Figure 3: Sketch of the magnetic force acting between two magnets. Credits: Vecteezy

The normal force arises whenever a body tries to resist deformation. The body resists until the force causing the deformation exceeds its breaking point. When an object is placed on a surface, it tends to fall due to gravity and, therefore, it deforms the surface. Hence, the surface develops a reaction force that opposes gravity as long as it is strong enough. However, if the weight of the body exceeds the breaking point of the surface, it will break. In some cases, it is possible to enhance the resistance of a surface by modifying its geometry: folding a sheet upon itself is a simple way to make it more resistant. Key parameters for this force: breaking point and surface geometry. For a sketch, see Figure 4.

background4_equivalent

Figure 4: Sketch of the normal force acting on a surface lying on two supports.

Full Description

During this activity, participants will experience the contrast between gravity and other forces. The activity consists of four 'stages,' and in each of them, gravity will "compete" with one of the following forces:

  1. Stage1 - Buoyant force
  2. Stage 2- Friction force
  3. Stage 3- Magnetic Force
  4. Stage 4- Reaction Force

At the end of the guided activity, students can be asked to experience forces on their own on a Tinkering table.

Preparation

Preparation of "metallic cubes": half of the wooden cubes are prepared with 12 nails (2 nails for each face of the cube), covered with copper wire, and then with an aluminum layer. These are the the 'metallic' cubes referred to in the text. (See Figure 5)

material4b

Figure 5: preparation of the metallic cube

Buoyant force stage: put the boxes on the table, far enough from the edges and from each other. Then put water into each box up to 4 cm from the top of the box.

material1

Figure 6: material prepared for stage 1 - Buoyant force

Friction stage: place the inclined plane on the table and secure it with something stable (rocks work well; alternatively, try to keep the plane steady with your hands). Initially, the plane should have a low inclination (Figure 7).

Tilted plane set-up

Figure 7: Set-up of the inclined plane used for Stage 2 - Friction force.
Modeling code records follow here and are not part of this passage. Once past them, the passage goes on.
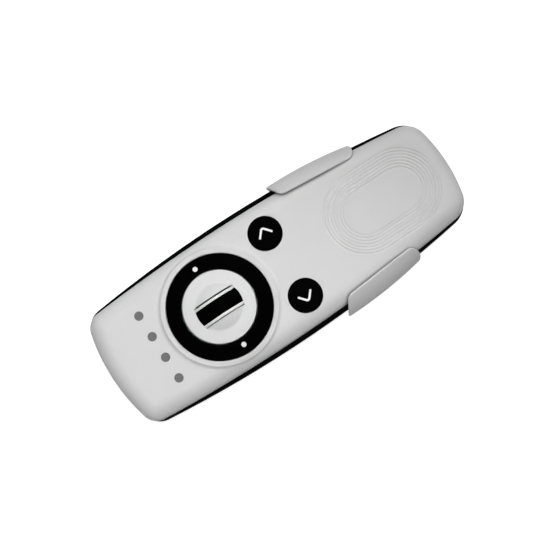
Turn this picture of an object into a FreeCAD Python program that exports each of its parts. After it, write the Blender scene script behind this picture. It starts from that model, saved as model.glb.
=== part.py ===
import FreeCAD, Part
import math
import os
from collections import namedtuple

# Smart remote control lying in its slide-in holder.
# Millimetres. +X runs along the body towards the coil end, +Z comes out of the front face,
# and the origin is the bottom centre of the whole part, on the face that it rests on.

Vector = FreeCAD.Vector
UP = Vector(0, 0, 1)
ALONG = Vector(1, 0, 0)
ACROSS = Vector(0, 1, 0)

# Plan of the body: two bowed long sides, two bowed ends, four rounded corners
Plan = namedtuple("Plan", "half_width widest_x side_radius left_x left_radius left_corner "
                          "right_x right_radius right_corner")
body_length = 120.3
end_setback = 0.3              # the black shell stops short of the front cover at both ends
housing_half_width = 21.93
housing_widest_x = -9.15
housing_side_radius = 400.0
side_ledge = 1.40              # the black shell stands out past the front cover at the sides
cover_half_width = housing_half_width - side_ledge
cover_widest_x = -12.15
cover_side_radius = 520.0
left_end_radius = 60.0
right_end_radius = 52.0
left_corner_radius = 5.3
right_corner_radius = 7.0
housing_corner_extra = 0.8     # the black shell's corners are rounder than the cover's

left_end = -body_length / 2
right_end = body_length / 2
cover_plan = Plan(cover_half_width, cover_widest_x, cover_side_radius,
                  left_end, left_end_radius, left_corner_radius,
                  right_end, right_end_radius, right_corner_radius)
housing_plan = Plan(housing_half_width, housing_widest_x, housing_side_radius,
                    left_end + end_setback, left_end_radius,
                    left_corner_radius + housing_corner_extra,
                    right_end - end_setback, right_end_radius,
                    right_corner_radius + housing_corner_extra)

# Stack of heights, from the resting face up
pad_thickness = 0.8
plate_thickness = 1.4
holder_clearance = 0.25
body_thickness = 15.2
housing_depth = 10.0
seal_thickness = 0.3

back_z = pad_thickness + plate_thickness + holder_clearance
parting_z = back_z + housing_depth
skirt_z = parting_z + seal_thickness
face_z = back_z + body_thickness

# Walls and edges of the two shells
cover_wall = 1.8
cover_front_wall = 1.6
cover_edge_radius = 5.2        # taller than the cover, so that the foot of its side leans in a little
cover_droop = 0.8              # the face sinks this much towards the left end
cover_droop_length = 9.0
housing_wall = 1.6
housing_floor = 1.4
housing_rim = 3.2
housing_rim_depth = 2.0
housing_back_radius = 5.5
housing_lip_radius = 0.6
cover_inner_z = face_z - cover_front_wall
floor_z = back_z + housing_floor

# Dial: plateau, rocker ring and centre disc share one upright axis
dial_from_left = 39.0
dial_x = left_end + dial_from_left
dial_side_margin = 4.22        # from the well to the widest side of the front cover
well_radius = cover_half_width - dial_side_margin
well_lip = 0.35
plateau_band = 1.79
plateau_radius = well_radius + plateau_band
plateau_rise = 0.85
plateau_rim_radius = 0.35
plateau_foot_radius = 1.2
ring_gap = 0.26
ring_outer_radius = well_radius - ring_gap
ring_inner_gap = 0.36
ring_band = 5.12               # from the well's wall to the centre disc
disc_radius = well_radius - ring_band
ring_inner_radius = disc_radius + ring_inner_gap
ring_climb = 2.15              # the ring rises this much from its rim to the disc
ring_crown = 0.25
ring_skin = 1.5
ring_tube_wall = 1.2
ring_flange_width = 1.05
ring_flange_thickness = 1.0
ring_edge_radius = 0.3
plateau_z = face_z + plateau_rise
ring_sink = 0.15               # the ring's rim lies this far below the plateau
ring_rim_z = plateau_z - ring_sink
dot_radius = 0.78
dot_margin = 2.28              # from the centre disc to the middle of each white mark
dot_offset = disc_radius + dot_margin
dot_depth = 0.5

# Thumb wheel
wheel_radius = 9.5
wheel_floor_gap = 0.35
tread_width = 4.8
tread_thickness = 1.2
tread_edge_radius = 0.3
hub_width = 6.6
shoulder_inset = 0.12          # the shoulders stand a little lower than the tread
shoulder_radius = 0.4
hub_rim_thickness = 1.3
hub_web = 1.8
hub_boss_radius = 2.4
axle_radius = 1.0
running_clearance = 0.05
wheel_z = floor_z + wheel_floor_gap + wheel_radius
slot_gap = 0.25
slot_half_width = hub_width / 2 + slot_gap
slot_end_margin = 3.82
slot_end_radius = disc_radius - slot_end_margin
wheel_relief = 0.4

# Centre disc with the raised cowl round the wheel
disc_lift = 0.05               # the disc's edge lies this far above the ring's
disc_edge_z = ring_rim_z + ring_climb + disc_lift
disc_dome_rise = 0.65
disc_skin = 1.3
disc_skirt_wall = 1.2
disc_edge_radius = 0.3
cowl_radius = 12.0
cowl_margin = 4.19
cowl_foot_radius = disc_radius - cowl_margin
cowl_blend = 1.6

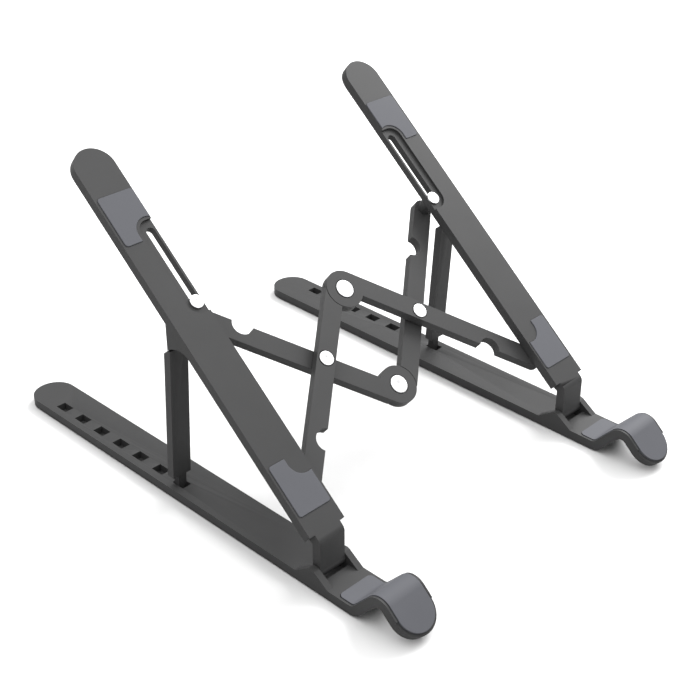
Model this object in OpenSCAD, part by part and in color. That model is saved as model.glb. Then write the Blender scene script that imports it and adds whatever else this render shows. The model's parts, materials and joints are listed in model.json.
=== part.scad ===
// Folding laptop stand: two mirrored side units joined by a four-link scissor.
// The frame: X across the stand, Y towards the back, Z up, millimetres.
// The middle plane of the stand is x = 0 and the feet stand on z = 0.

/* [Setting] */
// Rail hole that holds the prop's tooth, counted from the back
notch_used = 7; // [5:1:7]
// Angle of the scissor bars to the X axis (46 is fully open, 89.5 is folded)
bar_angle = 46; // [46:0.5:89.5]

/* [Rail] */
// Width of a base rail
rail_w = 22.2; // [21:0.1:24]
// Thickness of a base rail and of its lip
rail_t = 4.8; // [4:0.1:6]
// Y of the rounded back end
rail_back = 138; // [133:1:143]
// Number of holes for the prop's tooth
hole_count = 7; // [5:1:7]
// Distance from hole to hole
hole_pitch = 15.9; // [14:0.1:16]
// Length of a hole along the rail
hole_l = 7.6; // [7:0.1:8.5]
// Width of a hole across the rail
hole_w = 5.2; // [5:0.1:6]
// Offset of the holes from the rail's centre line, outwards
hole_out = 4.6; // [4:0.1:5]
// Y of the hole nearest the hinge
hole_y = 15.8; // [13:0.1:19]

/* [Lip] */
// Y where the lip starts to rise
lip_y = -102.5; // [-105:0.1:-101]
// Slope of the lip's rear face
lip_rise = 48; // [42:1:52]
// Slope of the lip's front tab
lip_fall = 42; // [36:1:46]
// Length of the straight rear face
lip_run = 12.9; // [10:0.1:15]
// Underside radius where the lip starts
lip_toe_r = 8.5; // [7:0.1:10]
// Underside radius of the crest
lip_crest_r = 3.1; // [2.5:0.1:4]
// Straight length of the front tab before its round end
tab_l = 6.4; // [4:0.1:8]

/* [Rail hinge] */
// Y of the hinge pin
hinge_y = -79.5; // [-83:0.1:-77]
// Height of the hinge pin above the floor
hinge_z = 7.5; // [7:0.1:9]
// Diameter of the hinge pin
hinge_d = 3; // [2.5:0.1:3.5]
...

Magnetic force stage: remove the lids from the shoeboxes and place the boxes on the table, using the smaller face as the base. Then, fix the magnets to the inner side of the upper face using glue (Figure 8).

Set-up of the box

Figure 8 : Set-up of the box with magnets used for the Stage 3 - Magnetic force.

Normal force stage: place two shoeboxes (with lids) on the table, using the larger faces as the base. Keep some sheets of paper within reach as well.

material3c

Figure 9 : Material needed for the Stage 4- Normal foce

Normal force

Figure 10 : Set-up for Stage 4 - Normal force.

Beginning of activity

Every participant receives from the teacher one wooden and one "metal cube". The teacher explains the activity, telling the participants that there is a "tug-of-war" between gravity and other forces, and that they will discover in which cases gravity wins and in which cases other forces win.

Stage 1- Buoyant force

The teacher briefly introduces the buoyant force and asks the participants to put the wooden and metal cubes in water (Figure 11) to demonstrate how the force acts on different materials.

Archimedes force

Figure 11 : Buoyant force in action

The teacher can ask the students to observe the phenomenon and reflect on what they see:

  • What happens? (the wooden cube floats, while the metal one sinks)
  • Why? (the buoyant force overcomes gravity as wood has a lower density than water. But the opposite occurs for the metal cube).

Stage 2 - Friction

The teacher briefly introduces friction, and then asks the participants to try dropping both their cubes along the inclined plane, using only the unpainted part (Figure 12). The metal and wooden cubes fall at different speeds because friction depends on the materials.

Titled plane

Figure 12 : Friction in action: two cubes falling down the unpainted part of the inclined plane.

Reflect on what you observe:

  • What happens? (the cubes do not fall)
  • Why? (friction is stronger than gravity, as it is made stronger by the tilting of the plane)

Now let’s make friction weaker by increasing the inclination of the plane, until the cubes start falling. Now gravity wins. However, cubes fall slowly: the teacher asks the participants to check if this fall is slower than the free fall (it is). The teacher can also ask the students to observe what cube falls more quickly (the metal one) and highlight that friction depends on the materials involved.

The teacher can also ask participants to place their wooden (or metal, as long as they are of the same material) cubes on the two different parts of the plane (Figure 13): one cube on the painted part and one on the unpainted part, at the same height, and let them fall. Even though the cubes have the same weight, the one falling along the painted part of the plane is slower because the paint increases the friction on the plane.

Tilted plane

Figure 13 : Friction in action: one cube falls down the unpainted part of the inclined plane, while the other one on the painted part.

Stage 3 - Magnetic force

The teacher briefly introduces the magnetic force, then asks the participants to place the cubes against the inner side of the upper face of the box (where the magnets are glued) and to let them fall (Figure 14). We can observe that the magnetic force only acts on metals.

magnets

Figure 14 : Magnetic force in action.

Stage 4 - Normal force

The teacher briefly introduces the normal force, then places the lid of one of the boxes as a bridge between them and asks the participants to put the cubes on top (Figure 8).

Normal force

Figure 15 : Normal force in action using the show box lead.

The cubes do not fall. Afterward, the lid is replaced with a sheet of paper. The cubes fall (Figure 9).

Normal force

Figure 16 : Normal force in action using a sheet of paper.

At this point, participants can be asked how to make the paper more resistant. They may discover that folding the paper can make the sheet strong enough to prevent the cubes from falling (Figure 10).

Normal force

Figure 17 : Normal force in action using a folded sheet of paper.

Evaluation

As an evaluation, you can propose a "tinkering table", a table where students will find all the materials they used in the experiments of this activity. All participants gather at the tinkering table, where they can have fun and experiment with the cubes, paper, magnets, and all the available objects, applying what they have learned. You can evaluate the ability of participants to reproduce what they learned through the materials available.

Their ability to describe the effects of the various forces through a group discussion and/or a written test can also be evaluated.

Curriculum

Science, physics, maths.